London, Jan.22 (ANI): British Foreign Secretary David Miliband continues to attract flak at home and from abroad for the way he sought to bulldoze the leadership in India into accepting that the root cause of terrorism in South Asia, was India's refusal to sit down with Pakistan and solve the over six decade long Kashmir dispute.

Indian officials have told The Times that they were upset by his suggestion made in an article for The Guardian and in private discussions.

Miliband wrote: "Resolution of the dispute over Kashmir would help deny extremists in the region one of their main calls to arms."

One senior Indian official, speaking on condition of anonymity, said: "The long and short of it is that he did manage to ruffle a few feathers. It was both the content of the message and the way it was delivered - the body language."

India has long rejected international involvement in Kashmir, over which it has fought two of its three wars with Pakistan since independence from Britain in 1947.

Indian officials were also angered by Miliband's assertion at a press conference in Delhi, and in private conversations, last week that there was no evidence that the Pakistani state directed the Mumbai terror attacks. One Indian newspaper reported yesterday that Manmohan Singh, the Indian Prime Minister, had written to his British counterpart Gordon Brown to complain about Miliband, though officials denied that.

Vishnu Prakash, the Foreign Ministry spokesman, said: "We do not need unsolicited advice on internal issues in India like Kashmir."

Jairam Ramesh, the Minister of State for Commerce, said that he almost stood up Lord Mandelson at an event on Monday.

"I didn't feel like going," he said, adding that he had called Pranab Mukherjee, the Indian Foreign Minister, on Sunday to ask whether he should attend and was told that he should go, but should make his point.

Mukherjee, who met Miliband last week, tried to play down the row yesterday when he spoke to reporters at a security conference.

"When the Foreign Secretary of the UK visited us he shared his perceptions about the situations, and I equally told him and all the interlocutors that this is your perception," he said. "We do not share this perception."
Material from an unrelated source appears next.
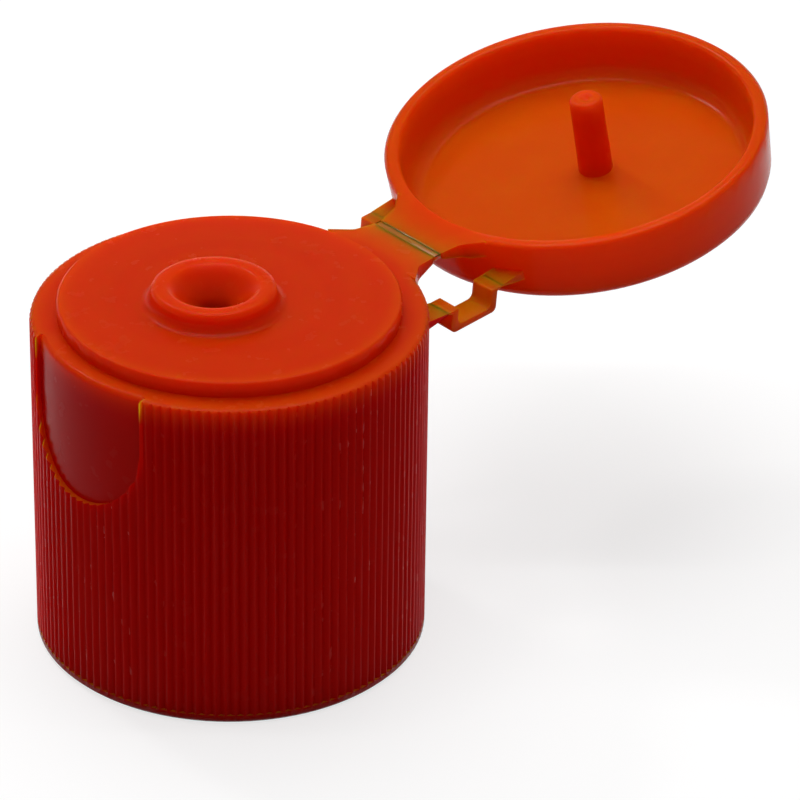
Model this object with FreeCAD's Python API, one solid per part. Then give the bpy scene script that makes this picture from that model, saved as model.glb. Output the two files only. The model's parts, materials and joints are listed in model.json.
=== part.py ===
import FreeCAD, Part
import math
import os

# Flip top cap: a screw-on closure for a bottle neck, moulded in one piece and shown open.
# The moulding is split at its living hinge, so that the lid can turn.
# Frame: +Z up, +X toward the hinge, origin at the centre of the skirt's bottom rim.
# Lengths are in millimetres and angles in degrees. The lid is drawn closed, then opened.

V = FreeCAD.Vector
UP = V(0, 0, 1)
ACROSS = V(0, 1, 0)

flat_radius = 0.3            # turned corners are rounded by flats, one for each such length of radius
run_out = 1.0                # how far a cutting shape runs past what it cuts

# Skirt and the neck that it screws on
neck_thread_radius = 9.95    # over the bottle's thread
neck_top_radius = 8.9        # above the bottle's thread
neck_bore_radius = 6.95      # inside of the bottle's mouth, which the plug ring seals
neck_clearance = 0.2         # all round the bottle's neck
skirt_wall = 1.85            # bore to the tips of the grip ribs
skirt_height = 21.75         # bottom rim to the ledge that the lid closes on
foot_round = 0.25
shoulder_round = 0.35
mouth_relief = 0.25          # the bore is wider by this at the bottom rim
mouth_depth = 1.2

# Grip ribs
rib_count = 128
rib_depth = 0.2
rib_crest = 0.1              # flat left on each rib
rib_foot = 0.6               # plain band below the ribs

# Thumb recess, a shallow U in the skirt under the lid's front edge
recess_depth = 0.38
recess_half_width = 4.95
recess_drop = 8.5            # ledge to the bottom of the U
recess_flat = 0.1            # half of the straight stretch at the bottom of the U

# Deck with its pouring spout
deck_rise = 1.0              # above the ledge
deck_wall = 1.4
deck_edge_round = 0.15
spout_offset = 1.2           # from the skirt's axis, away from the hinge
spout_rise = 1.2
spout_radius = 3.8
spout_round = 0.35
spout_fillet = 0.7
funnel_radius = 2.75
funnel_lip = 0.12
funnel_half_angle = 46.0
plug_wall = 0.8
plug_length = 2.8
plug_bevel = 0.25
plug_setback = 0.1           # from the plug ring's tip to the step at the bore's end

# Lid and its sealing pin
lid_overhang = 0.15          # the lid is wider than the skirt by this all round
lid_wall = 0.95              # at the rim
lid_height = 4.2
lid_top = 0.7
lid_draft = 0.18             # loss of outer radius from the rim to the top
lid_round = 0.8
lid_inner_round = 1.1
rim_round = 0.2
deck_clearance = 0.85        # lid wall to the deck's edge
closing_gap = 0.04           # ledge to the closed lid's rim
pin_radius = 1.1             # at its root
pin_taper = 0.05             # loss of radius from the root to the tip
pin_reach = 1.85             # below the ledge, with the lid closed
pin_round = 0.2
pin_clearance = 0.07         # pin's root to the orifice
dimple_radius = 0.5
dimple_depth = 0.25

# Living hinge
hinge_reach = 2.15           # skirt to the film's axis
open_angle = 168.25          # closed to shown
film_width = 0.5             # across the axis
film_length = 5.55
film_thickness = 0.25
film_sink = 0.06             # the film lies this far below the tabs' faces
tab_tip = 0.4                # thickness of a centre tab beside the film
tab_root = 1.1               # thickness of a centre tab at the wall
tab_flare = 0.55             # a centre tab widens by this on each side toward the wall
tab_fillet = 0.8
root_overlap = 0.4           # how deep a tab is rooted in its wall

# Spring straps, one on each side of the film
strap_inset = 2.02           # film's axis back to a strap's end
strap_drop = 1.91            # hinge plane to a strap's end
strap_inner = 4.4            # middle plane to a strap's near side
strap_width = 1.75
strap_depth = 1.58
strap_web = 0.43             # thickness of the floor of the U
strap_post = 0.52            # thickness of each leg of the U
strap_lip = 0.88             # film line to the inner side of a leg
strap_lean = 0.2             # slope of both legs toward the skirt
strap_edge_round = 0.1
strap_bend = 0.4             # round at the corners of the U
strap_film = 0.12
strap_tab_root = 0.6         # thickness of a strap's tab at the wall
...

A senior British diplomat said that Miliband had not spoken out of line or diverged from British policy.

He added however that India, along with Israel, was a country where whatever a Foreign Secretary said; there was always a risk that it could upset domestic political sensitivities.

He was reported to have breached protocol and caused offence by addressing the elderly Mukherjee by his first name, despite the minister pointedly referring to his much younger counterpart as: "Your Excellency."

Arundhati Ghose, India's former ambassador to the United Nations, said: "He was totally tactless. "It was so familiar that it is almost condescending."

The Bharatiya Janata Party, (BJP) the main opposition, described the visit as a diplomatic disaster''.

The Telegraph quoted Shadow Foreign Secretary William Hague as saying: It is clear that the Indian government is extremely unhappy about the visit of the Foreign Secretary.

"Good relations with India are very important to Britain, and must be handled with care and consistency. If David Miliband's comments caused a diplomatic storm in Delhi, then those relations will have been damaged by his visit," he added.

Vishnu Prakash, spokesman for the Ministry of External Affairs in New Delhi, added: "Mr. Miliband is entitled to his views, which are clearly his own and are evolving. We do not need unsolicited advice on the internal issues of India like Jammu and Kashmir.''

A Foreign Office spokesman said: The UK and India enjoy a very strong strategic partnership which covers a very broad agenda. We are confident that the common interests we share and our strong relationship will continue.'' (ANI)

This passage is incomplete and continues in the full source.